Some nights, she says, both families barbecue down on the curb. Sightseers park and come over to share the food and beer, mingling with the two families and their hoards of helpers and admiring friends.

“We have a real good neighbors,” DelGiudice says. “We blast Christmas music. Then, Eminem comes on about midnight. You can only listen to ‘Jingle Bells’ for so long.”

Increasingly, neighbors are doing more than just enjoying the Wiechers-DelGiudice displays.

“The coolest thing about this is we’ve got neighbors who haven’t put up lights before [who are now] putting up lights,” Sherri says.

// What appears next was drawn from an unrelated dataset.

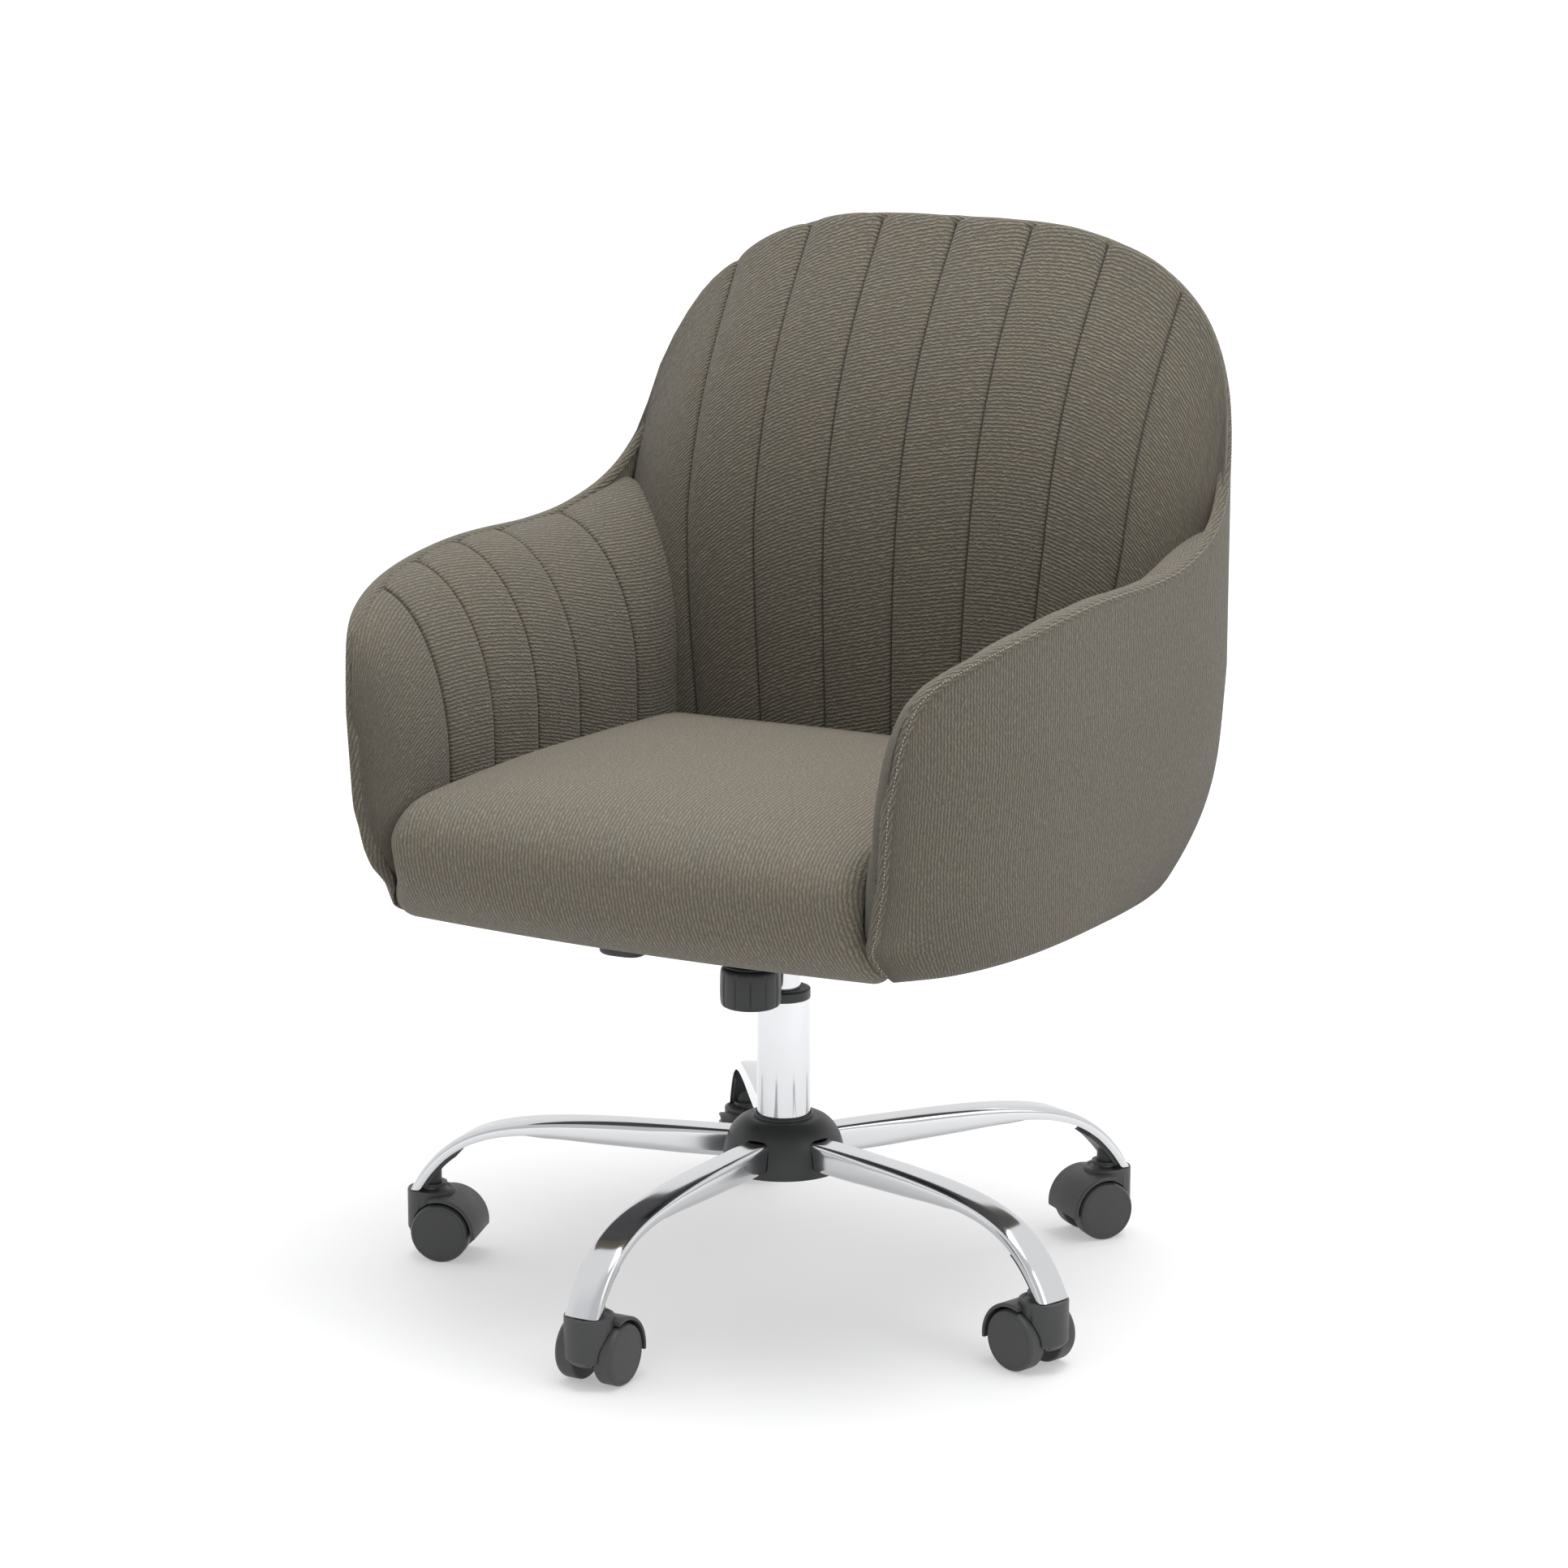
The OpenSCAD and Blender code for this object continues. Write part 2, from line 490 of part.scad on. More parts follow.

Both couples admit that when they were children, their families didn’t do much decorating during the holidays. Janet says that her family was more into appreciating the displays of others. Still, family light pilgrimages were magical times for her.

“I don’t know what it is about lights, but they’re just mesmerizing,” she says. “Especially at Christmas time. It’s cold, and you’re standing in a couple feet of snow, but you could be staring at a house like Jeff’s, with a million lights, and you just feel warm. It doesn’t feel so dark and dreary anymore.”

And the more lights that go up on Cordoba Boulevard, the more opportunity DelGiudice will have to peer through his window and discover a new friendly foe.

“I want somebody to try to steal my thunder," DelGiudice jokes. "If I run out of money [for decorations], I would get a second mortgage on my house."